Below I noted MSNBC’s story tonight about how fmr. Sen. Phil Gramm (McCain’s economics advisor) was advising him on his subprime mortgage bailout policy while Gramm was also a registered lobbyist for the Swiss bank UBS.

Now, it’s clear from the report that UBS had some exposure on the subprime front. But I wasn’t aware of the true extent of it. TPM Reader KB sends in articles Businessweek and Forbes that show just how big a player UBS was. Forbes says that UBS is among the banks worst hit by the global credit crisis, particularly in their direct exposure to the US subprime market. According to Forbes, UBS has some $37 billion in write-downs on assets tied to bad US mortgages. In other words, the bank’s very life appears to be on the line in how the US government chooses to handle the matter.

As MSNBC reported, UBS deregistered Gramm as a lobbyist for the company on April 18th, though he continues to serve as a vice chairman of the bank. But that was fully a month after McCain’s speech outlining his own approach to the crisis.

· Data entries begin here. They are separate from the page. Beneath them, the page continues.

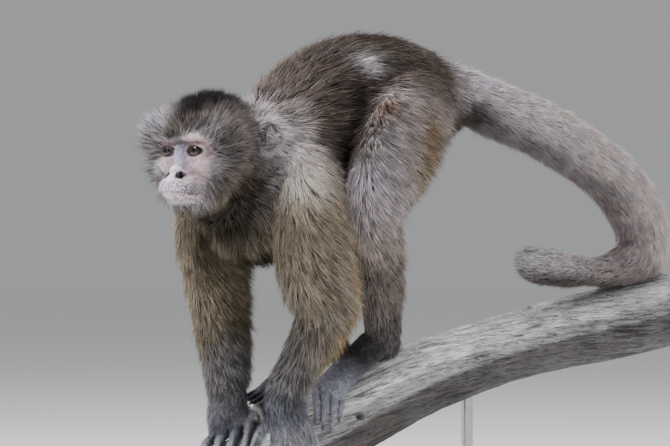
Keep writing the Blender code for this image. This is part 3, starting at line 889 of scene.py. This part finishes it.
def eyeOpening(side):  # an almond prism that opens the lids
    bm = bmesh.new()
    count = 36
    wide, above, below = skinShape["opening"]
    rims = []
    for depth, swell in ((2.2, 0.92), (14, 1.08)):
        rim = []
        for k in range(count):
            a = 2 * math.pi * k / count
            across = wide * math.cos(a) * swell
            high = (above if math.sin(a) > 0 else below) * math.sin(a)
            high *= (1 - 0.4 * abs(math.cos(a)) ** 3) * swell
            tilt = across * side * 0.08
            rim.append(bm.verts.new(Vector((across, depth, high + tilt)) * mm))
        rims.append(rim)
    bm.faces.new(rims[0])
    bm.faces.new(rims[1][::-1])
    for k in range(count):
        j = (k + 1) % count
        bm.faces.new((rims[0][j], rims[0][k], rims[1][k], rims[1][j]))
    bm.transform(eyeFrame(side))
    bmesh.ops.recalc_face_normals(bm, faces=bm.faces)
    return fromBm(bm)


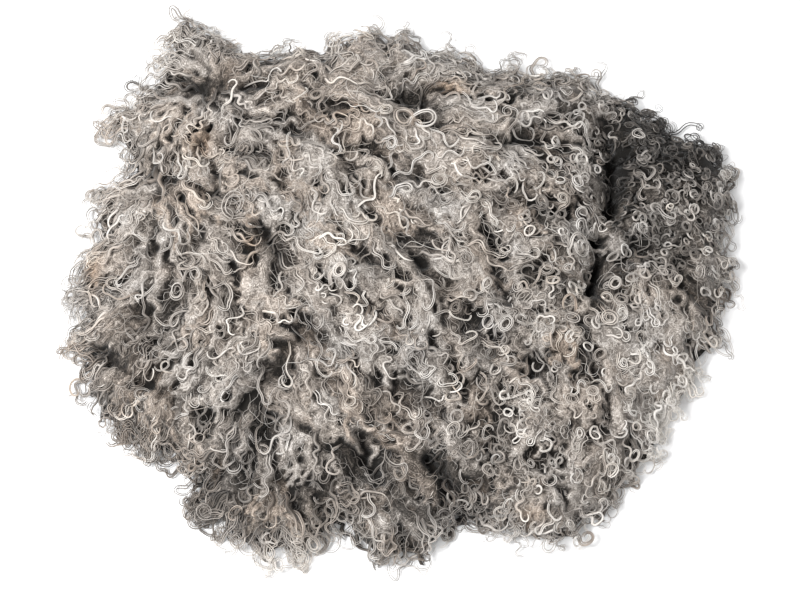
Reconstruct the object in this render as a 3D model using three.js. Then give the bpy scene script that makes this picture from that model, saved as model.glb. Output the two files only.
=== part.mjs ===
// A raw wool fleece, shorn in one piece from a curly longwool lamb and thrown
// open on a flat surface with its locks up. It is one felted-together mass, so it
// is one closed solid: a sole that lies flat, a crown of heaped locks, deep creases
// where the staples part, and an edge that runs out into tufts and notches.
//
// Millimetres, +Z up, +Y towards the far edge and +X towards the right one. Bearings
// are in degrees, anticlockwise from +X. Everything is laid out around the middle of
// a plain oval, and the finished solid is then moved so that the origin is on the
// surface under the middle of its box.

import * as THREE from 'three';

// Driving dimensions
const HALF_LENGTH = 402; // middle to the left and right edges of the plain oval
const HALF_WIDTH = 328; // middle to the far and near edges
const SQUARENESS = 2.5; // 2 makes an ellipse, more fills out its shoulders
const CROWN_HEIGHT = 74; // height of the heaped locks before mounds and creases
const SHOULDER_POWER = 4.5; // how far out the crown stays high
const EDGE_LIFT = 13; // height of the outermost lock tips
const SOLE_INSET = 9; // how far the flat sole stays inside those tips
const EDGE_FADE_POWER = 5; // how soon the edge's tufts and notches fade inwards
const LEAST_THICKNESS = 16; // the fleece never thins below this away from its edge

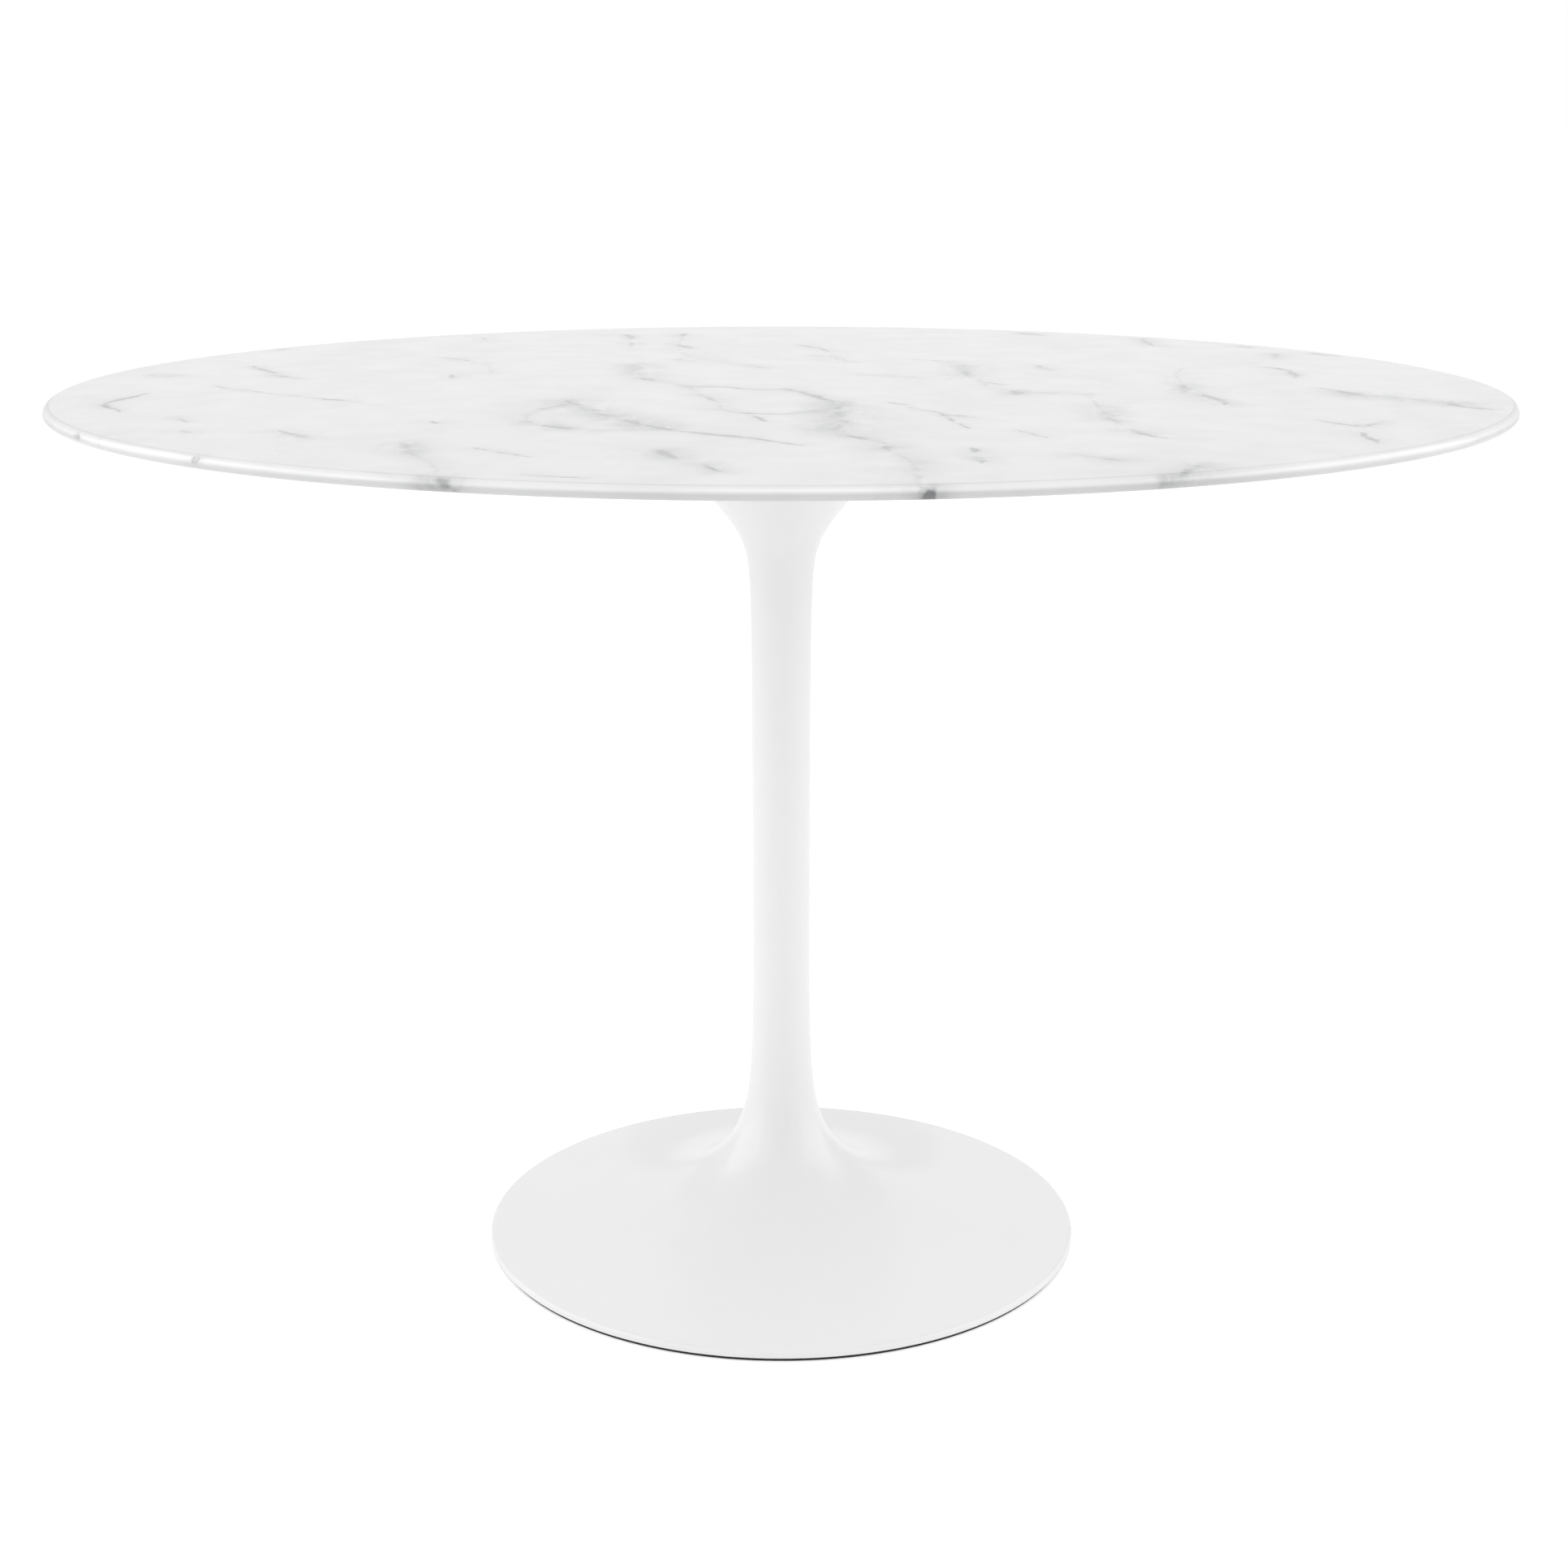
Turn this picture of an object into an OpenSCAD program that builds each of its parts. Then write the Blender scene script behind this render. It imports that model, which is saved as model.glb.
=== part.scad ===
// Round pedestal table: a marble-faced top carried on a hollow flared casting.
// One central tie rod pulls the top plate down onto the casting.
// Origin: centre of the footprint on the floor, +Z up.

/* [Table] */
// Height of the finished top above the floor
table_h = 750; // [700:5:780]
// Diameter of the top
top_d = 1184; // [900:2:1400]
// Diameter of the foot
foot_d = 514; // [420:2:640]

/* [Top] */
// Thickness of the cast marble slab, which is the edge seen from the side
slab_t = 9.4; // [9:0.2:16]
// Radius that rounds the slab's upper edge
slab_round = 6; // [3:0.5:6]
// Thickness of the board under the slab
core_t = 14.6; // [13:0.2:24]
// Width of the shallow bevel under the board's edge
bevel_w = 105; // [60:5:160]

/* [Pedestal] */
// Radius of the stem at its waist
stem_r = 24.5; // [22:0.5:34]
// Height over which the foot's flare shrinks to 37 percent
foot_decay = 31; // [26:1:36]
// Height of the foot's edge, floor ring included
foot_edge_z = 9; // [8:0.5:12]
// Radius that rounds the foot's edge
foot_round = 3; // [2:0.5:4]
// Radial growth per unit of height in the head's cone
head_slope = 0.89; // [0.7:0.01:1.1]
// Depth of the head's flare below the casting's top
head_depth = 100; // [80:5:130]
// Length over which the stem bends into the head's cone
head_blend = 21; // [10:1:30]
// Wall thickness of the casting
wall = 6; // [5:0.5:7]

/* [Top fixing] */
// Radius of the steel mounting plate
plate_r = 150; // [140:5:180]
// Thickness of the mounting plate
plate_t = 5; // [4:0.5:8]
// Number of screws that hold the plate to the board
screw_count = 8; // [6:1:12]
// Radius of the circle of screws
screw_circle_r = 132; // [128:1:136]
// Diameter of the screws that hold the plate
screw_d = 6; // [5:1:8]

/* [Tie rod] */
// Diameter of the tie rod
rod_d = 12; // [10:1:16]
// Height of the web that the rod's clamp pulls against
web_z = 58; // [50:1:66]

/* [Ballast] */
// Number of bolts that hold the ballast ring
ballast_bolt_count = 4; // [3:1:6]
// Diameter of the ballast bolts
ballast_bolt_d = 8; // [6:1:10]
// Radius of the circle of ballast bolts
ballast_circle_r = 120; // [112:2:130]

/* [Floor ring] */
// Thickness of the rubber ring under the foot
ring_t = 3; // [2:0.5:4]
// How far the rubber ring is set in from the foot's edge
ring_inset = 2.5; // [1:0.5:5]
// Width of the rubber ring
ring_w = 11.5; // [8:0.5:16]

/* [Hidden] */

// Facets of big rings, of middle-sized turned parts and of small fasteners
big_fn = 240;
mid_fn = 120;
small_fn = 48;
// Overshoot that keeps cutting faces clear of each other
eps = 0.5;
// Steps in a quarter round
arc_steps = 8;

top_r = top_d / 2;
foot_r = foot_d / 2;

// Heights of the stacked parts, from the top down
slab_z = table_h - slab_t;
core_z = slab_z - core_t;
plate_z = core_z - plate_t;
pad_t = 1;
casting_top_z = plate_z - pad_t;

// Slab: the nose under the upper round
slab_nose = slab_t - slab_round;

// Board: its edge is set in and starts just under the slab
core_inset = 5;
core_edge_t = 0.2;
insert_len = 12;
insert_wall = 1.6;

// Mounting plate and its fasteners
plate_edge = 1;
screw_clearance = 0.4;
screw_grip = 10;
head_h = 4;
head_r = screw_d * 0.9;
socket_depth = 2.4;
socket_r = screw_d * 0.37;
washer_t = 1.4;
lock_washer_t = 1.6;
lock_slot = 1.2;

// Hub in the middle of the plate, which centres the casting
hub_r = 22;
hub_neck_r = 16;
hub_len = 23;
hub_fit = 0.1;
hub_thread_depth = 21;

// Pad between plate and casting
pad_in_r = 30;
pad_set_in = 4;

// Casting
head_z = casting_top_z - head_depth;
head_web = 9;
head_lip = 5;
lip_z = casting_top_z - head_lip;
web_t = 8;
lip_round = 1;
land_w = 15;
boss_r = 9;
boss_z = 19;
boss_sunk = 1;
boss_thread_depth = 11;
rod_clearance = 0.5;
foot_curve_top = 105;
neck_low = 200;
neck_high = 560;

// Clamp under the web
clamp_r = 45;
clamp_t = 4;
rod_washer_r = rod_d;
rod_washer_t = 2.5;
rod_lock_t = 3;
nut_h = rod_d * 0.87;
nut_r = rod_d * 0.9;
rod_end_past_nut = 8;
clamp_z = web_z - clamp_t;
rod_washer_z = clamp_z - rod_washer_t;
rod_lock_z = rod_washer_z - rod_lock_t;
rod_nut_z = rod_lock_z - nut_h;
hub_z = plate_z - hub_len;
rod_engaged = 20;

// Ballast ring
ballast_z = 4;
ballast_in_r = 74;
ballast_out_r = 204;
ballast_gap = 1.5;
ballast_seat_z = 13;
ballast_head_h = 5.1;

// Radius of the casting's outside at height z; the head ends in a short upright lip
function foot_flare(z) = (foot_r - stem_r) * exp((foot_edge_z - z) / foot_decay);
function head_flare(z) =
    head_slope / 2 * (sqrt(pow(z - head_z, 2) + pow(head_blend, 2)) + z - head_z);
function casting_r(z) = stem_r + foot_flare(z) + head_flare(min(z, lip_z));
// Height of the foot's upper surface at radius r
function foot_z(r) = foot_edge_z + foot_decay * ln((foot_r - stem_r) / (r - stem_r));

// Points of a round of radius r about [cx, cz], from angle a to angle b
function arc(cx, cz, r, a, b) =
    [for (i = [0:arc_steps]) let (t = a + (b - a) * i / arc_steps) [cx + r * cos(t), cz + r * sin(t)]];

// Heights at which the casting's curves are cut into short cones
function heights(a, b, step) = [for (i = [0:round((b - a) / step) - 1]) a + i * step];

module turned(points, facets) {
    rotate_extrude($fn = facets) polygon(points);
}

module ring(out_r, in_r, z, h, facets = small_fn) {
    translate([0, 0, z])
        difference() {
            cylinder(r = out_r, h = h, $fn = facets);
            translate([0, 0, -eps]) cylinder(r = in_r, h = h + 2 * eps, $fn = facets);
        }
}

// Spring washer: a ring cut through at one side
module split_ring(out_r, in_r, z, h) {
    difference() {
        ring(out_r, in_r, z, h);
        translate([in_r / 2, -lock_slot / 2, z - eps]) cube([out_r, lock_slot, h + 2 * eps]);
    }
}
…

Many of the lobbying connections the press has dug up on McCain have been embarassing. But I’m not sure any have really had teeth until this one. After all, how much does the average voter care that Charlie Black represented a lot of foreign dictators? A stench, yes? But finding out that McCain had a major subprime lender bank lobbyist whispering in his ear when McCain told the public that it was basically tough luck if they lost their houses?

(ed.note: Let me clarify one point. UBS was not a bank lending people money for home loans. Their very high level of exposure came from buying paper instruments backed by iffy mortgages. The way this works is that lender company X lends a bunch of people money to buy homes. Then company X packages all that together and sells it to a company like UBS — which bought quite a lot. There are many more levels of complexity, as I’m sure our banking industry readers will point out. But this is the basic point — they are heavily exposed to the fallout from the subprime crisis without having been a first order lender themselves.)